Justa Trama is the mark of an ecological chain of cotton solidarity, which involves organized workers, both male and female farmers, spinners, weavers, collectors and processors of seeds and seamstresses. They cover all the links in the cotton chain - from planting to clothing. Besides the principle of preservation of the environment, Justa Trama also operates with the direct production of cooperatives and therefore without the middleman, adding value to every link with gains of 50% to 100% above the market, allowing for a fair distribution of income. So when buying clothes Justa Trama are contributing to the consolidation of a model of sustainable development and solidarity.

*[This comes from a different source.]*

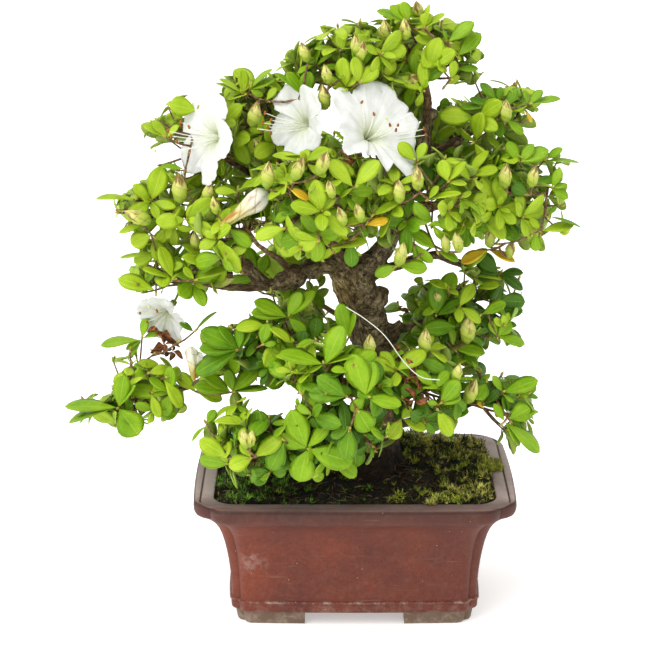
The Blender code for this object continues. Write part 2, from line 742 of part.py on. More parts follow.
def grow_mass(mass, seed, stem, table):
    """All closed shapes of one mass: twigs, leaves, buds and blossoms, by one seeded rule."""
    dice = random.Random(seed)
    shapes = []
    leafy = []
    twiggy = list(samples(stem[1], stem[-1], 8))
    a, b, c = mass.reach
    centre = Vector(mass.centre)
    wanted = round((a * b + b * c + c * a) / TWIG_SHARE)
    arriving = (stem[0] - centre).normalized()
    spin = dice.uniform(0.0, math.tau)

    def leaves_at(tip, heading, count):
        made = []
        for tries in whorl(tip, heading, count, dice):
            for corners in tries:
                spread = leaf_samples(corners)
                crowded = too_near(spread, leafy, LEAF_SPACING) or too_near(spread, twiggy, TWIG_SPACING)
                beside = any((corners[4] - other[4]).length < LEAF_BESIDE for other in made)
                if not crowded and not beside and fits(spread, mass, table):
                    made.append(corners)
                    break
        return made

    def add_twig(start, end):
        spread = samples(start, end)
        if not fits(spread[1:], mass, table) or too_near(spread[1:], leafy, TWIG_SPACING):
            return False
        heading = ((end - start).normalized() + UP * UPWARD).normalized()
        leaves = leaves_at(end, heading, LEAVES_AT_TIP)
        if len(leaves) < LEAVES_AT_LEAST:
            return False
        shapes.append(twig_solid(start, end, TWIG_RADIUS, TWIG_RADIUS_END))
        twiggy.extend(spread)
        for corners in leaves:
            leafy.extend(leaf_samples(corners))
            shapes.append((corners, LEAF_FACES, "leaf"))
        return True

    grown_twigs = 0
    for number in range(wanted * DIRECTION_TRIES):
        if grown_twigs >= wanted:
            break
        out = even_direction(number, spin)
        if out.dot(arriving) > ARRIVING_LIMIT:
            continue
        way = Vector((out.x * a, out.y * b, out.z * c))
        start = point_on(stem, 0.55 + 0.4 * (0.5 + 0.5 * out.z))
        for reach in TWIG_REACHES:
            end = centre + way * reach
            made = add_twig(start, end)
            if made:
                break
        if not made:
            continue
        grown_twigs += 1
        if grown_twigs % BUD_EVERY == 1:
            bud_way = ((end - start).normalized() + UP * 0.6).normalized()
            spread = samples(end, end + bud_way * BUD_LENGTH)
            if fits(spread, mass, table):
                shapes.append((*spindle(end - bud_way, bud_way, BUD_LENGTH, BUD_RADIUS, BUD_SIDES), "petal"))
                leafy.extend(spread)
    for bloom in BLOOMS:
        if bloom.mass == mass.name:
            shapes += bloom_solids(bloom, point_on(stem, BLOOM_BRANCHES_AT))
    if mass.name == WITHERED_MASS:
        shapes += withered_solids(point_on(stem, BLOOM_BRANCHES_AT))
    return shapes


def join_mass(mass, shapes, stem, radii):
    """One Boolean union joins a mass's stem and everything that grows on it."""
    piece = solid(mass.name, *loft(tube_rings(stem, radii, STEM_SIDES)), "leaf")
    growth = bpy.data.collections.new("growth")
    bpy.context.scene.collection.children.link(growth)
    for points, faces, finish in shapes:
        solid("shape", points, faces, finish, growth)
    union = piece.modifiers.new("join", "BOOLEAN")
    union.operation = "UNION"
    union.solver = "EXACT"
    union.operand_type = "COLLECTION"
    union.collection = growth
    union.material_mode = "TRANSFER"
    if not is_closed(piece):
        union.solver = "MANIFOLD"
    apply_modifiers(piece)
    for part in list(growth.objects):
        bpy.data.meshes.remove(part.data)
    bpy.data.collections.remove(growth)
    keep_largest(piece)


def build_masses(limbs):
    """Every mass, kept clear of all limbs, of the other masses' stems and of blossom stalks."""
    stems = {mass.name: mass_stem(mass, limbs) for mass in MASSES}
    bloom_stalks = {}
    for bloom in BLOOMS:
        root = point_on(stems[bloom.mass][0], BLOOM_BRANCHES_AT)
        path = [root, bloom_foot(bloom), Vector(bloom.centre)]
        widths = [PEDICEL_RADIUS, THROAT_RADIUS, THROAT_RADIUS]
        bloom_stalks.setdefault(bloom.mass, []).append((path, widths))
    for number, mass in enumerate(MASSES):
        stem, radii = stems[mass.name]
        others = list(limbs.values())
        others += [limb for name, limb in stems.items() if name != mass.name]
        others += [stalk for name, made in bloom_stalks.items() if name != mass.name for stalk in made]
        shapes = grow_mass(mass, SEED + number, stem, limb_table(others))
        join_mass(mass, shapes, stem, radii)


def stand_on_origin():
    """Move every piece so that the middle of the whole plant's box stands on the origin."""
    pieces = [piece for piece in bpy.data.objects if piece.type == "MESH"]
    corners = [vertex.co for piece in pieces for vertex in piece.data.vertices]
    middle_x = (min(c.x for c in corners) + max(c.x for c in corners)) / 2
    middle_y = (min(c.y for c in corners) + max(c.y for c in corners)) / 2
    for piece in pieces:
        piece.location = (-middle_x, -middle_y, 0.0)


def build():
    """Build the pot, the soil and the whole tree."""
    for old in list(bpy.data.objects):
        bpy.data.objects.remove(old)
    build_pot()
    build_soil()
    limbs = {"trunk": build_trunk()}
    build_boughs(limbs)
    build_masses(limbs)
    stand_on_origin()


build()
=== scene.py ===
"""The look of a satsuki azalea bonsai in flower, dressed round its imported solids.

The file follows the plant from the ground up: the view, the clay pot, the soil with its moss, the
bark of the trunk and boughs, then twigs, leaves, buds and blossoms. Everything is laid out in
millimetres round the middle of the pot, X to the right, Y away from the front and Z up.
"""
import math
import random
from collections import namedtuple

import bmesh
import bpy
import numpy as np
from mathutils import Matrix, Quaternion, Vector, kdtree, noise


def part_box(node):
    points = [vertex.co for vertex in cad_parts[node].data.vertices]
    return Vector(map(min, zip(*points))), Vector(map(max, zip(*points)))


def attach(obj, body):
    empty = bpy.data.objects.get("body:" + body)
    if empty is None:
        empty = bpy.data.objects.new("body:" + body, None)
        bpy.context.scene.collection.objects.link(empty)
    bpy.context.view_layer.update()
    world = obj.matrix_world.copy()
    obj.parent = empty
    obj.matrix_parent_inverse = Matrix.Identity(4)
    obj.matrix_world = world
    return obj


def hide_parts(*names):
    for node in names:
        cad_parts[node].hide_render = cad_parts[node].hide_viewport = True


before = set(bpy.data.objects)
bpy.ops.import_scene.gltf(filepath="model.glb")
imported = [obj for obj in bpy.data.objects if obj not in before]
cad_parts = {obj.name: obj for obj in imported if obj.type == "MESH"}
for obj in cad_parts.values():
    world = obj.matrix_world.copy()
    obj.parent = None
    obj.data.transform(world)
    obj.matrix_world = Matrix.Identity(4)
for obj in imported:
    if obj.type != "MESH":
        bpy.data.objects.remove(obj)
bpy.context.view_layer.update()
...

How does Justa Trama work?
The cotton - Cultivated in 9 municipalities with its headquarters in Tauá, in the state of Ceará. The families of farmers organized in ADEC, plant and collect ecological cotton by employing soil and water conservation techniques, thus developing the biodiversity without using toxic products. This plantation extends to the town of Moreira Sales in the state of Paraná.
The threads and the fabrics - in Pará de Minas, in the state of Minas Gerais, where Coopertextil co-operative manufactures the threads and the fabric of Justa Trama, in such a careful way so as to avoid contaminating the traditional cotton.

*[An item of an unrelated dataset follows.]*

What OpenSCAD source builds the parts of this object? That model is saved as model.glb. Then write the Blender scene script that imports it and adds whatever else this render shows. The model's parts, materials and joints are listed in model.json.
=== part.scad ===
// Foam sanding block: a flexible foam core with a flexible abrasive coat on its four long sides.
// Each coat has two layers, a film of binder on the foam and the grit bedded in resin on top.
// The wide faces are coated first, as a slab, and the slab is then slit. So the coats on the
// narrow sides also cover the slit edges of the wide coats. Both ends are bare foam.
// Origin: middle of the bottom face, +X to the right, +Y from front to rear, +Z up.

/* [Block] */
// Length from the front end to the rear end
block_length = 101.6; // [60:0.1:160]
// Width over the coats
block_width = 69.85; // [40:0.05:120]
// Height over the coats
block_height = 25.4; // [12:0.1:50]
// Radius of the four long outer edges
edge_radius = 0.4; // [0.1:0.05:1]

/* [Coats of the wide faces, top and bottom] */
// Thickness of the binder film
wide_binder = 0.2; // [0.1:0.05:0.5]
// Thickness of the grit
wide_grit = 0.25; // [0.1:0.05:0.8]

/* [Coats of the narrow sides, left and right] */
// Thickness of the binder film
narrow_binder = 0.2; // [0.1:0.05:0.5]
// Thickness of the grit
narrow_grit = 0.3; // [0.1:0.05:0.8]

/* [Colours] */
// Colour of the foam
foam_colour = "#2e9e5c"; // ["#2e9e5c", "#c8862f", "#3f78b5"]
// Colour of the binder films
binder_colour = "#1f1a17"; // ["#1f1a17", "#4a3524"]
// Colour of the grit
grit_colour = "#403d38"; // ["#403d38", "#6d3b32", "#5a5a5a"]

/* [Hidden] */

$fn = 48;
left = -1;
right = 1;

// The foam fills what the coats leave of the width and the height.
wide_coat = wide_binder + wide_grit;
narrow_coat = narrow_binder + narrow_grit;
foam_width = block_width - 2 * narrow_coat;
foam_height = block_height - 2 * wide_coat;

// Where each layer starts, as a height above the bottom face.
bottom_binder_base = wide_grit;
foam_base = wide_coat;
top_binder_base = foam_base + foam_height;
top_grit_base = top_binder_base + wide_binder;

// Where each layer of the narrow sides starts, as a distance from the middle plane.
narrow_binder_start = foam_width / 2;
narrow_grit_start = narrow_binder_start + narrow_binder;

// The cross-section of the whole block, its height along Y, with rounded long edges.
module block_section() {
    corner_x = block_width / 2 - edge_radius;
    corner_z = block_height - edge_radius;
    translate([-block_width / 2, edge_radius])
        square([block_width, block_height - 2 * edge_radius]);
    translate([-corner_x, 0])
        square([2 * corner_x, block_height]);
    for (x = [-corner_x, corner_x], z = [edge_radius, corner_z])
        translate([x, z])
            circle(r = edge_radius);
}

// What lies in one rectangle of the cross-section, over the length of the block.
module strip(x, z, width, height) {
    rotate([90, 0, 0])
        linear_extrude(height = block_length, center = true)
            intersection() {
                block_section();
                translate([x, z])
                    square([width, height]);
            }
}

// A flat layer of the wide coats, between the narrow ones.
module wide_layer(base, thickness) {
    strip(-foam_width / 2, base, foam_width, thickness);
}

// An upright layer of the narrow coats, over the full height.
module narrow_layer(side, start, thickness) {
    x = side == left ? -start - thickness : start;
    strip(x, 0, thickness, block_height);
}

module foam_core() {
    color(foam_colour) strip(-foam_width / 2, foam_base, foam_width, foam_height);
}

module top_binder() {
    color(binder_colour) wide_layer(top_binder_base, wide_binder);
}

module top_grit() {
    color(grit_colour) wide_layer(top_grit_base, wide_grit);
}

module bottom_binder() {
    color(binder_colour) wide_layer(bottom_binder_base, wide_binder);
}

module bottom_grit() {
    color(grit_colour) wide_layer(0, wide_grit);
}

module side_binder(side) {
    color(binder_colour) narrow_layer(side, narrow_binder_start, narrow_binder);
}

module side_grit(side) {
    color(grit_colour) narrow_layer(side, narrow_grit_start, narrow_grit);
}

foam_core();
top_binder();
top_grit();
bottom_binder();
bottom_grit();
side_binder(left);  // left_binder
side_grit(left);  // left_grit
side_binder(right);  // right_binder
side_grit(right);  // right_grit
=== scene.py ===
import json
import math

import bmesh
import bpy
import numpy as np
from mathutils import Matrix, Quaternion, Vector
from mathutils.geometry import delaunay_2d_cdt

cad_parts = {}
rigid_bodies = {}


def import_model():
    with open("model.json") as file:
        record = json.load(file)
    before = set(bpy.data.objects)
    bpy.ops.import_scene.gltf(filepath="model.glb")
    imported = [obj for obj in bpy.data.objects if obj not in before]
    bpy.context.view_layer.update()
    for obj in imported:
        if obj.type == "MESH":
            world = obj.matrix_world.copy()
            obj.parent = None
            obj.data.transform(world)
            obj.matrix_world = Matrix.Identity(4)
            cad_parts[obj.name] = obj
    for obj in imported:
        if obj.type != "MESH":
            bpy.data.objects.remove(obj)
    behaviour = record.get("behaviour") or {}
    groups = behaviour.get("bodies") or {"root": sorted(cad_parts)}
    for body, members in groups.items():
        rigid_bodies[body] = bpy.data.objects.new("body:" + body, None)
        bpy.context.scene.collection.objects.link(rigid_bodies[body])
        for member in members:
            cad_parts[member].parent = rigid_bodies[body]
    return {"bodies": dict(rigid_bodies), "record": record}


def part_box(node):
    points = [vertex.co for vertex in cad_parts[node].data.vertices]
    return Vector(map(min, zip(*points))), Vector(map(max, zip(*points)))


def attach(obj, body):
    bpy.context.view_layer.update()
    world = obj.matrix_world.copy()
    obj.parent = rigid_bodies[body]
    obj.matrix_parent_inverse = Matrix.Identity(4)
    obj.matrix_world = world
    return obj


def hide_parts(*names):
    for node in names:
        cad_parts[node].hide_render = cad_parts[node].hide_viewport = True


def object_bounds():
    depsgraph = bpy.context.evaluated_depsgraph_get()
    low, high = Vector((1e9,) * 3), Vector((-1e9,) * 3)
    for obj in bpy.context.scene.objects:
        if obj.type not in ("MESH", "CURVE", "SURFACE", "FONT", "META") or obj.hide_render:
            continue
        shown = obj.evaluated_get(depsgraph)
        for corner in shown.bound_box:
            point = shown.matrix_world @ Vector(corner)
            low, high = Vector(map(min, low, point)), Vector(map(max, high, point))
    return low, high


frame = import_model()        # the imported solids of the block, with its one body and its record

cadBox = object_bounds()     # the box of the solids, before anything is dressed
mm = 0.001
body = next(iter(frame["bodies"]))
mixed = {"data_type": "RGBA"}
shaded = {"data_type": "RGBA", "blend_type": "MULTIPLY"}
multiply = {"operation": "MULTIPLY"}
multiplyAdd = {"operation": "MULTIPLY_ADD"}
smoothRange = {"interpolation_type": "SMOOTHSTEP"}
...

Clothing - This stage occurs in 3 states in Brazil: in Coopstilus in Saint André, São Paulo, which makes children’s clothing; in Itajaí, Santa Catarina, where Fio Nobre makes artisanal clothing and finally in Univens at Porto Alegre, Rio Grande do Sul, where the clothes are mass-produced.
The seeds - Men and women of co-operative Açaí in Porto Velho - Rondônia, collect the seeds found in the Amazonian region, and then transform them into buttons, collars and other accessories which accompany the clothes of Justa Trama.
There are in total more than 700 associates involved in agricultural activities, spinning, weaving, confecting and crafting in 6 States of the federation: Rio Grande do Sul, Santa Catarina, São Paulo, Minas Gerais, Rondônia and Ceará, thus dispersed in four different areas of Brazil.